Professor Carrillo, who has studied the issue, said that conducting comprehensive surveys on the issue is hard because it is inherently taboo. He said that even north of the border, where homosexuality is far more accepted, some people are uncomfortable with labels and men lead double lives, and he cited the case of James McGreevey, the governor of New Jersey who had a wife and resigned in 2004 after revealing he had had an affair with a man.
And the same applies in the rest of the world. A survey in China showed that half the men who had sex with men also had sex with women, with a third of them reporting that they were married, according to Unaids, the United Nations agency. In Senegal, another study cited by Unaids found that 88 percent of men who reported having sex with men said they also had sex with women.
Those women, of course, also face risks. Mexico has promoted condom use and not stressed fidelity as the cornerstone of its anti-AIDS fight, Saavedra said, because if only the woman is faithful, the man could still acquire the virus by having sex with men on the side. Experts call this the "bisexual bridge."

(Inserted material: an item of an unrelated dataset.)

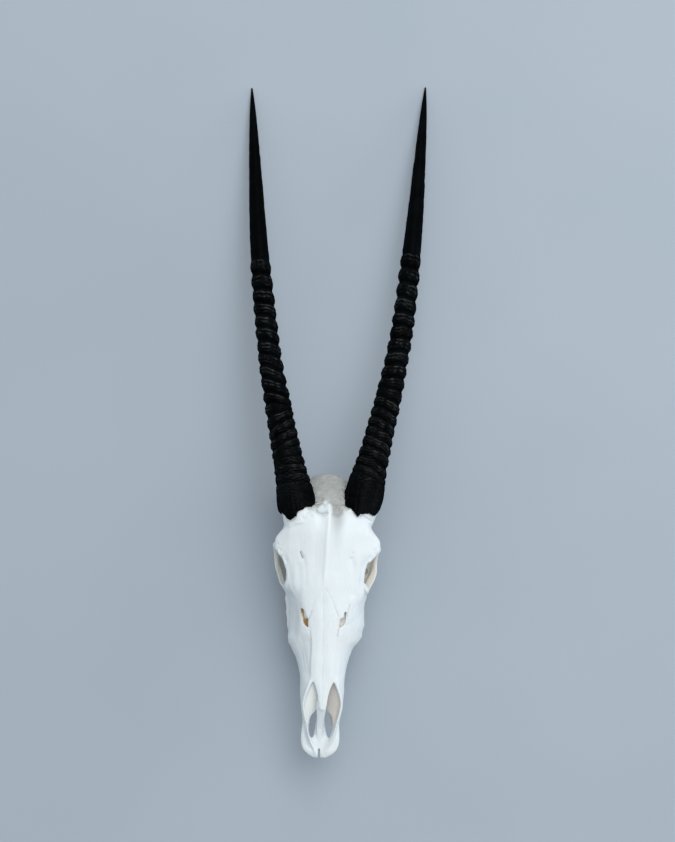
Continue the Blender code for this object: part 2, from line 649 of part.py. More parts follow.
def horn(slide, tip_lift):
    """Left horn sheath: ringed for its lower part, smooth and pointed above, hollow at its foot."""
    base, run = horn_frame(slide)
    route = np.asarray(HORN_ROUTE, float) + np.asarray(run) * slide
    knots = lengths_along(route)
    route[:, 2] += tip_lift * (knots / knots[-1]) ** 2
    crests = [FIRST_RING + RING_PITCH * k + RING_PITCH_GROWTH * k * k for k in range(RING_COUNT)]
    stations = list(COLLAR_STATIONS)
    for before, after in zip(crests, crests[1:]):
        stations += [before, (before + after) / 2]
    stations += [crests[-1], crests[-1] + SMOOTH_AFTER_LAST_RING[0]]
    stations += list(np.linspace(crests[-1] + SMOOTH_AFTER_LAST_RING[1], knots[-1], SMOOTH_STATIONS))
    girth = through([g[0] for g in HORN_GIRTH], [g[1] for g in HORN_GIRTH], np.array(stations))
    turn = np.arange(HORN_SIDES) * math.tau / HORN_SIDES
    rings = []
    for number, (place, radius) in enumerate(zip(stations, girth)):
        here = through(knots, route, [place])[0]
        ahead = through(knots, route, [min(place + 1, knots[-1])])[0]
        behind = through(knots, route, [max(place - 1, 0)])[0]
        way = (ahead - behind) / np.linalg.norm(ahead - behind)
        across = np.cross((0, 0, 1), way)
        across /= np.linalg.norm(across)
        over = np.cross(way, across)
        ringed = FIRST_RING - 1 < place < crests[-1] + 1
        height = 0.0
        if ringed:
            crest = (number - len(COLLAR_STATIONS)) % 2 == 0
            height = RING_HEIGHT / 2 if crest else -RING_HEIGHT / 2
        slant = RING_SLANT if ringed else 0.0
        circle = np.outer(np.cos(turn), across) + np.outer(np.sin(turn), over)
        rings.append(here + circle * (radius + height) + np.outer(np.cos(turn) * radius * slant, way))
    body = loft("horn", rings)
    recess = rod("recess", base - run * 5, base + run * SOCKET_DEPTH, SOCKET_RADIUS, SOCKET_RADIUS)
    return combined(body, recess, overlapping=False)


def ground():
    """Block under the resting skull, which wears its two rear processes flat."""
    bpy.ops.mesh.primitive_cube_add(size=1)
    obj = bpy.context.active_object
    middle = Matrix.Translation((0, GROUND_BLOCK_ALONG, -GROUND_BLOCK[2] / 2))
    level = middle @ Matrix.Diagonal((*GROUND_BLOCK, 1))
    obj.data.transform(rest_matrix().inverted() @ level)
    return obj


def rest_matrix():
    """Turns the face frame onto the ground, nose to -Y, still in millimetres."""
    turn = Matrix.Rotation(REST_TILT, 4, "X")
    return Matrix.Translation((-MIDDLE_ACROSS, -MIDDLE_ALONG, REST_HEIGHT)) @ turn


def material(name, finish):
    """Plain surface of one colour and roughness."""
    colour, roughness = finish
    new = bpy.data.materials.new(name)
    new.use_nodes = True
    shader = new.node_tree.nodes["Principled BSDF"]
    shader.inputs["Base Color"].default_value = (*colour, 1)
    shader.inputs["Roughness"].default_value = roughness
    shader.inputs["Metallic"].default_value = 0
    return new


def placed(obj, name, finish, collection):
    """Puts a finished piece in the collection with its name and material."""
    for owner in list(obj.users_collection):
        owner.objects.unlink(obj)
    collection.objects.link(obj)
    obj.name = name
    obj.data.name = name
    obj.data.materials.clear()
    obj.data.materials.append(finish)
    obj.data.shade_smooth()
    return obj


def main():
    """Builds the skull."""
    for old in list(bpy.data.objects):
        bpy.data.objects.remove(old)
    group = bpy.data.collections.new("gemsbok_skull")
    bpy.context.scene.collection.children.link(group)
    solids = teeth()
    skull = cranium()
    left, right = on_each_side(horn, (LEFT_SLIDE, LEFT_TIP_LIFT), (RIGHT_SLIDE, RIGHT_TIP_LIFT))
    for tooth in solids:
        name = tooth.name
        twin = mirrored(tooth)
        placed(tooth, "left_" + name, material("left_" + name, TOOTH), group)
        placed(twin, "right_" + name, material("right_" + name, TOOTH), group)
    placed(skull, "cranium", material("bone", BONE), group)
    placed(left, "left_horn", material("left_horn_keratin", KERATIN), group)
    placed(right, "right_horn", material("right_horn_keratin", KERATIN), group)
    for piece in group.objects:
        piece.data.transform(Matrix.Scale(MM, 4) @ rest_matrix())


main()
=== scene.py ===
"""Gemsbok skull lying on its horn tips, with its bone, horn and teeth in full detail.

Everything is shaped in the face frame, in millimetres: X to the animal's left,
Y from the muzzle tip along the line of the nose to the back of the head, Z out
of the face. RestPose turns that frame onto the ground, in metres.
"""

import logging
import math
from dataclasses import dataclass, field
from enum import Enum

import bmesh
import bpy
import numpy as np
from mathutils import Matrix, Vector
from mathutils.bvhtree import BVHTree


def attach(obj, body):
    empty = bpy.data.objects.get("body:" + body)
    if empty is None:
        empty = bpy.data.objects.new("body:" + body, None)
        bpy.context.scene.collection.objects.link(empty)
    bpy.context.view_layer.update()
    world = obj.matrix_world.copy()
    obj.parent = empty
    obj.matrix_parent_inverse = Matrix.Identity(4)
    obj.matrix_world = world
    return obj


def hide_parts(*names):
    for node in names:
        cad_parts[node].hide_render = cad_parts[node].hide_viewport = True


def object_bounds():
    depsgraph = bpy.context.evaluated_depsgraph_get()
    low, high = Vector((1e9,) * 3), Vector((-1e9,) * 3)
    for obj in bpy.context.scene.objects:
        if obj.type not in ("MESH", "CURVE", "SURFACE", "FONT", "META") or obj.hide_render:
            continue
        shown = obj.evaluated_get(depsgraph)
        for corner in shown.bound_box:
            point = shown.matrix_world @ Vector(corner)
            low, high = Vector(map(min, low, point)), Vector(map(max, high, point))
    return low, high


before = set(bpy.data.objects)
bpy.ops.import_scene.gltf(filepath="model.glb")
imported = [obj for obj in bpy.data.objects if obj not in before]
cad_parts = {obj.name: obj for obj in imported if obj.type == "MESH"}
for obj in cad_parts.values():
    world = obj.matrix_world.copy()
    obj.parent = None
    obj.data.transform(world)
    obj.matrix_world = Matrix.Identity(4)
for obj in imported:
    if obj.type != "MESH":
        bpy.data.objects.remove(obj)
CAD_BOX = [list(map(float, corner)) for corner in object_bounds()]

MM = 0.001
TINY = 1e-9
UP = (0, 0, 1)
TOOTH_SLOPE = math.radians(18.5)
MUZZLE_ABOVE_TEETH = 12.0
BAR_SIDES = 14
ROD_SIDES = 40
LOG = logging.getLogger("gemsbok_skull")


class Side(Enum):
    """Side of the animal, as the sign of X."""

    LEFT = 1
    RIGHT = -1


class Effect(Enum):
    """Shared shader effects, by the name of their node group."""

    CLOUDS = "soft_clouds"
    GRAIN = "long_grain"
    PORES = "fine_pores"


@dataclass(frozen=True)
class RestPose:
    """How the skull lies: turned about X, lifted, and moved to its middle."""

    tilt: float = math.radians(8.6)
    height: float = 71.4
    along: float = 533.622
    across: float = 1.712

    def matrix(self) -> Matrix:
        """Face frame in millimetres to the ground in metres."""
        move = Matrix.Translation((-self.across, -self.along, self.height))
        return Matrix.Scale(MM, 4) @ move @ Matrix.Rotation(self.tilt, 4, "X")


POSE = RestPose()


# Curves, noise and weights

def through(knots, values, at) -> np.ndarray:
    """Values on a smooth curve through the given ones.

    Args:
        knots: rising places of the given values.
        values: one number or one row for each place.
        at: places to read.

    Returns:
        One number or row for each place in at.
    """
    knots = np.asarray(knots, float)
    values = np.asarray(values, float)
    at = np.clip(np.asarray(at, float), knots[0], knots[-1])
    slope = np.gradient(values, knots, axis=0)
    cell = np.clip(np.searchsorted(knots, at, side="right") - 1, 0, len(knots) - 2)
    width = knots[cell + 1] - knots[cell]
    step = (at - knots[cell]) / width
    if values.ndim > 1:
        step, width = step[:, None], width[:, None]
    rise = step * step * (3 - 2 * step)
    first = values[cell] * (1 - rise) + values[cell + 1] * rise
    lead = slope[cell] * step * (1 - step) ** 2
    trail = slope[cell + 1] * step * step * (step - 1)
    return first + (lead + trail) * width


def read(table, at, key: int = 0, value: int = 1) -> np.ndarray:
    """Smooth value at each place, from a table's columns of places and values."""
    rows = np.array(table, float)
    return through(rows[:, key], rows[:, value], at)


def heading(knots, points, at, reach: float = 0.5) -> np.ndarray:
    """Unit direction of a smooth curve at each of the given places."""
    way = through(knots, points, at + reach) - through(knots, points, at - reach)
    return way / (np.linalg.norm(way, axis=1)[:, None] + TINY)


def side_and_top(way: np.ndarray, upright=UP) -> tuple:
    """Unit directions to the right of each way and over it.

    Args:
        way: unit directions of travel.
        upright: rough direction of the top side.

    Returns:
        The directions to the right and over, one row each.
    """
    across = np.cross(way, np.asarray(upright, float))
    across /= np.linalg.norm(across, axis=-1, keepdims=True)
    return across, np.cross(across, way)


def lengths_along(points, power: float = 1.0) -> np.ndarray:
    """Running length of a broken line at each of its points."""
    legs = np.linalg.norm(np.diff(points, axis=0), axis=1) ** power
    return np.concatenate(([0.0], np.cumsum(legs)))


def from_teeth(side: float, along: float, up: float) -> tuple:
    """Face-frame point of a place given beside, along and above the tooth plane.

    Args:
        side: distance to the left of the middle.
        along: distance back from the muzzle tip.
        up: height over the tooth plane.

    Returns:
        X, Y and Z in the face frame.
    """
    up = up - MUZZLE_ABOVE_TEETH
    slope_cos = math.cos(TOOTH_SLOPE)
    slope_sin = math.sin(TOOTH_SLOPE)
    return (side, along * slope_cos + up * slope_sin, up * slope_cos - along * slope_sin)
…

These relationships can be complicated.
Take the case of a 69-year-old married man, who did not want to be identified, and who is in a relationship with a younger lover, Carlos. Carlos, who has a girlfriend and a child and dresses as a woman, prefers the name Yessica.
"It's a bit unusual," the older man acknowledged. His current wife is unaware of his secret life. A previous wife found out, divorced him and has kept their two children away from him for decades.

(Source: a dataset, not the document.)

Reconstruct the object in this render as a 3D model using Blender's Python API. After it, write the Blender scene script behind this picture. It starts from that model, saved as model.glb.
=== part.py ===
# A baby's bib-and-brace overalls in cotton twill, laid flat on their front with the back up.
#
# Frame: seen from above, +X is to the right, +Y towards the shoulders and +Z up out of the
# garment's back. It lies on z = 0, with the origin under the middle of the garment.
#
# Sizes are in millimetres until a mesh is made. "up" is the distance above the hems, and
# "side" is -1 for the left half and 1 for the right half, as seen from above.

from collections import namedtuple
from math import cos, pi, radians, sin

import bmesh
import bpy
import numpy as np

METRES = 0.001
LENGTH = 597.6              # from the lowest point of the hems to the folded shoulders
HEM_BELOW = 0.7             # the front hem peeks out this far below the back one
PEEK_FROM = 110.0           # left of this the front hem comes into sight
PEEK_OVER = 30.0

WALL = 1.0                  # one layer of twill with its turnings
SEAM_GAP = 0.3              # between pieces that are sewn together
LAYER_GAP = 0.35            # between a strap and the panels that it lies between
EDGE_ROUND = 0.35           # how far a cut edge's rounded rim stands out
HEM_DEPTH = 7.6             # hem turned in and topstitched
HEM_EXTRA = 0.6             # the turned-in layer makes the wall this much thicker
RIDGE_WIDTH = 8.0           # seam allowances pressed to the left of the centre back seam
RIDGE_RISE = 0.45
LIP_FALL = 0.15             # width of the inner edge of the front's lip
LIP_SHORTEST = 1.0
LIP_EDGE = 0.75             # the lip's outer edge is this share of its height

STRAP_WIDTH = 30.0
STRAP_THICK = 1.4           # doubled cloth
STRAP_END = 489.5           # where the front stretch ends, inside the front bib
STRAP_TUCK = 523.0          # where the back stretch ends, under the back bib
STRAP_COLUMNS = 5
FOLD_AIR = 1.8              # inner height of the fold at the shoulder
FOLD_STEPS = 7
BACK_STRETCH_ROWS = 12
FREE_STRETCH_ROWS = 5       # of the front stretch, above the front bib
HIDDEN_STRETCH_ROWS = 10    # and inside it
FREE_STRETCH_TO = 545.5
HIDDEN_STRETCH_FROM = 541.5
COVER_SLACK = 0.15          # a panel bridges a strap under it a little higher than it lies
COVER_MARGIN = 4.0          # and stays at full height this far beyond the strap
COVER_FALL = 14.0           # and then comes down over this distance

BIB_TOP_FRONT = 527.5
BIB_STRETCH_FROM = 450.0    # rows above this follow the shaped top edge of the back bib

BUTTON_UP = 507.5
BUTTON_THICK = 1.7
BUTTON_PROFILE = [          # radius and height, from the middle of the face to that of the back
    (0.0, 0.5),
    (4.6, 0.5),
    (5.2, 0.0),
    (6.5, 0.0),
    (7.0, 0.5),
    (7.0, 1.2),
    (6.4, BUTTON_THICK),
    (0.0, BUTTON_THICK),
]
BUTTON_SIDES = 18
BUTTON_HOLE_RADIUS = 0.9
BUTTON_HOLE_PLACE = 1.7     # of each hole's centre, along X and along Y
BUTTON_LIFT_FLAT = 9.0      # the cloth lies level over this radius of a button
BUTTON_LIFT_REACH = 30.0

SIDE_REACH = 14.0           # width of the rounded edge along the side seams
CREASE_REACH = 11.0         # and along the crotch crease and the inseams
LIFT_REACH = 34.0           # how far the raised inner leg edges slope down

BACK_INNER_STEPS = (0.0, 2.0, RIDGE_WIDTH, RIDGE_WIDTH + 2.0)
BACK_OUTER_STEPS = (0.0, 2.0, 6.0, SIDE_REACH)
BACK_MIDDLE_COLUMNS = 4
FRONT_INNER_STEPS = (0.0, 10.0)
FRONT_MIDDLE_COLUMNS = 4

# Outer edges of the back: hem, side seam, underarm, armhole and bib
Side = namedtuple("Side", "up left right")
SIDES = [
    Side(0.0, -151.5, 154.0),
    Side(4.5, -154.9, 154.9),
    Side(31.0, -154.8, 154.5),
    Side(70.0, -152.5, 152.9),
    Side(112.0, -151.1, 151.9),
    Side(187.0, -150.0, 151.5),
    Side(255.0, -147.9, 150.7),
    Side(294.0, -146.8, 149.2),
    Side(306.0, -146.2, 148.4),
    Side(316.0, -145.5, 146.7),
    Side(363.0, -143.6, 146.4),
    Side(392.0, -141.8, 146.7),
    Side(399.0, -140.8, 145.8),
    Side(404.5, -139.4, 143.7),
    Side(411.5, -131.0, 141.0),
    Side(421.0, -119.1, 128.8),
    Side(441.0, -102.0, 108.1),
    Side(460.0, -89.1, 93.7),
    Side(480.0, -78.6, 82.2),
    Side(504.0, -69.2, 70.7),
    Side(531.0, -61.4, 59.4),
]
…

He arranges his visits to Yessica on one of two cellphones he carries to keep his life in order: one is for his wife, who lets out occasional homophobic comments and who he says would leave him in a minute if she discovered what was going on; the other is for his occasional lover, who is physically male but feels trapped inside a body that is not his own.
The older man and Yessica say they use condoms most of the time to reduce the risk of contracting the virus that causes AIDS. Both say they were tested for HIV a year ago and were negative.

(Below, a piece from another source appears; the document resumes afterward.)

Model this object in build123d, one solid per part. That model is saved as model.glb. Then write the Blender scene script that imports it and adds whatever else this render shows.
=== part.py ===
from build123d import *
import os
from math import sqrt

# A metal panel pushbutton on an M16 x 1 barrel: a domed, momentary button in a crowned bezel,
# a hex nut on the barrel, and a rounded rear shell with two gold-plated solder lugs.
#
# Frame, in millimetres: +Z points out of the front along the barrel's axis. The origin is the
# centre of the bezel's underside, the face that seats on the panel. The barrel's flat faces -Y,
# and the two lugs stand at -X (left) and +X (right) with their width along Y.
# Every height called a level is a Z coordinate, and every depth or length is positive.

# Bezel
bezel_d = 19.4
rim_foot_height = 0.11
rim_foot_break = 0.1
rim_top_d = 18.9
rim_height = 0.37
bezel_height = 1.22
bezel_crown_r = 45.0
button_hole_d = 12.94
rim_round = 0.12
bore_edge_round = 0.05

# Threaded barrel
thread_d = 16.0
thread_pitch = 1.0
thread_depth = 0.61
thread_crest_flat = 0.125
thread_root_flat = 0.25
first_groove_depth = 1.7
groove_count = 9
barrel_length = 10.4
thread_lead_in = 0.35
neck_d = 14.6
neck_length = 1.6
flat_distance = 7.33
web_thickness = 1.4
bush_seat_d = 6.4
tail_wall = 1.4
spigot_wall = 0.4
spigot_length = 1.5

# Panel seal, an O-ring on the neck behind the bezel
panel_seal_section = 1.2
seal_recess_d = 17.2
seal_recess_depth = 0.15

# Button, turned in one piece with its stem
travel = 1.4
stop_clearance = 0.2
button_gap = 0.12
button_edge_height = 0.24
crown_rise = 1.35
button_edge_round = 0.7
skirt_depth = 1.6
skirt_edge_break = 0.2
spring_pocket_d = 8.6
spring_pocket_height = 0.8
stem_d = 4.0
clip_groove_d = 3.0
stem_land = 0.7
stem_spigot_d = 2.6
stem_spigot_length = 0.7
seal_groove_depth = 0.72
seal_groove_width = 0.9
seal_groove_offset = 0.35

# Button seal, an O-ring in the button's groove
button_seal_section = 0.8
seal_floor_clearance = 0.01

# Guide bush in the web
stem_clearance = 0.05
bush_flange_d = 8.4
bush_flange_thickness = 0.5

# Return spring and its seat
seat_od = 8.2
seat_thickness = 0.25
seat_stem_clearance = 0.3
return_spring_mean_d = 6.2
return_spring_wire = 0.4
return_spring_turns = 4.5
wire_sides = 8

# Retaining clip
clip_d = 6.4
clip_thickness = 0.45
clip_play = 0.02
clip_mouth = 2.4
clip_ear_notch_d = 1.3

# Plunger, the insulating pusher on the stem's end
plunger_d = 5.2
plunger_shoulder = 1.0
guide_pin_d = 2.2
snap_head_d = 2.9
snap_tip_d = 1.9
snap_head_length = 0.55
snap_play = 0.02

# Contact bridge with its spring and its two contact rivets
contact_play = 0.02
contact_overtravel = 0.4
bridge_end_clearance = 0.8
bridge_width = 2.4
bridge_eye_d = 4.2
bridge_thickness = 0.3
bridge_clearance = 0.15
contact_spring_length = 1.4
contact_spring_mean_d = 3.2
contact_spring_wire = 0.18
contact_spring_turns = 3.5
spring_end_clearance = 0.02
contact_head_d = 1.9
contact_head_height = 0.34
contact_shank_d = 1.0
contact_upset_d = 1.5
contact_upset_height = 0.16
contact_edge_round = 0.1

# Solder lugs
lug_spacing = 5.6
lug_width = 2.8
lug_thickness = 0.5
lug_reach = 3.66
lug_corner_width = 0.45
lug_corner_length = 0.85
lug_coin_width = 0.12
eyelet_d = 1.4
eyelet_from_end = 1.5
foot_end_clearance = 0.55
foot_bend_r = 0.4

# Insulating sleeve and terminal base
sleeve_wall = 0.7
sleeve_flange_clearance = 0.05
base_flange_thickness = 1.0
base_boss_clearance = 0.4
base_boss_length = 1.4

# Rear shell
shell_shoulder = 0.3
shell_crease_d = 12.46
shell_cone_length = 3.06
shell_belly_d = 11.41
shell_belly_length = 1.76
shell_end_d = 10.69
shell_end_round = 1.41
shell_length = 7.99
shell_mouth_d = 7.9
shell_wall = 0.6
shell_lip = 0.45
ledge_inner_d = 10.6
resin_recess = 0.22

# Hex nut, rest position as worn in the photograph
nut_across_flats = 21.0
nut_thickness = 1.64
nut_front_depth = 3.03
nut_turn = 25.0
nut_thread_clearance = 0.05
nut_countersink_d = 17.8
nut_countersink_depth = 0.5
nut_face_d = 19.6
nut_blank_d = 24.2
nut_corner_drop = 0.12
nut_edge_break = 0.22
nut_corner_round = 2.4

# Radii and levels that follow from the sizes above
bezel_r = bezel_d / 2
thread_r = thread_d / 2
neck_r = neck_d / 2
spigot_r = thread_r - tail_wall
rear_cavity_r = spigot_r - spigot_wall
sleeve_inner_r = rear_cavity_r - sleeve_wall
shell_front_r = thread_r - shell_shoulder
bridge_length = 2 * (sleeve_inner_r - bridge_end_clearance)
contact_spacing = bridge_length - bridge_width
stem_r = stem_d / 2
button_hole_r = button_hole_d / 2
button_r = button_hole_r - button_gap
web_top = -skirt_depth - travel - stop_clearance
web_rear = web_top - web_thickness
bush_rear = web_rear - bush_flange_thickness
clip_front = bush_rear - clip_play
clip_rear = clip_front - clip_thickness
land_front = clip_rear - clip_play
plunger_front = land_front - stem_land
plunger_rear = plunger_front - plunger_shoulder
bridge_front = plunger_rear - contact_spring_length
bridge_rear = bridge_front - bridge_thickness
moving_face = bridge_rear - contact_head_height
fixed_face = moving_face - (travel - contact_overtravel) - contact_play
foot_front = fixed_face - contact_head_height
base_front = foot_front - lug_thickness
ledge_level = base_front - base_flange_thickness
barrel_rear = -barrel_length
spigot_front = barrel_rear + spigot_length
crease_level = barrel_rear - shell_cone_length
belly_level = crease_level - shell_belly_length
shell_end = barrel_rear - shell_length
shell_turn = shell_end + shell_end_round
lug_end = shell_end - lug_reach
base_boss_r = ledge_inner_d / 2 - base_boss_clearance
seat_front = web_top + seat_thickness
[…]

As for his sexual orientation, the older man with the secret life declared, "I'm not the least bit gay."
Acceptance of gay relationships in Mexico has increased significantly, and that change is evident in the recent adoption of a law in Mexico City allowing civil unions for gay couples. The annual gay pride parade in the capital has grown over 30 years from a small group of people marching down a side street to tens of thousands celebrating on the city's main avenue.
All the same, gay slurs are still commonly heard, attacks on gays are regularly reported to the authorities and many gay people opt to live their lives in the closet.
"We have a culture that obliges us to marry," said Luis Manuel Arellano, an openly gay man who has been active in combating the spread of AIDS and has no plans to find a wife. "We grow up learning to be macho, no matter what we think inside."
Martín Márquez Chagoya, a gay man who has had HIV for 14 years and counsels other men, visits a park in central Puebla where men go to have sex with other men, but he said his efforts to promote condom use there often fell on deaf ears. The No. 1 response he hears from men there is that they are not gay and are therefore not at risk. They say they are merely having sex with gays.
Elisabeth Malkin contributed reporting from Puebla, and Lawrence Altman from Mexico City.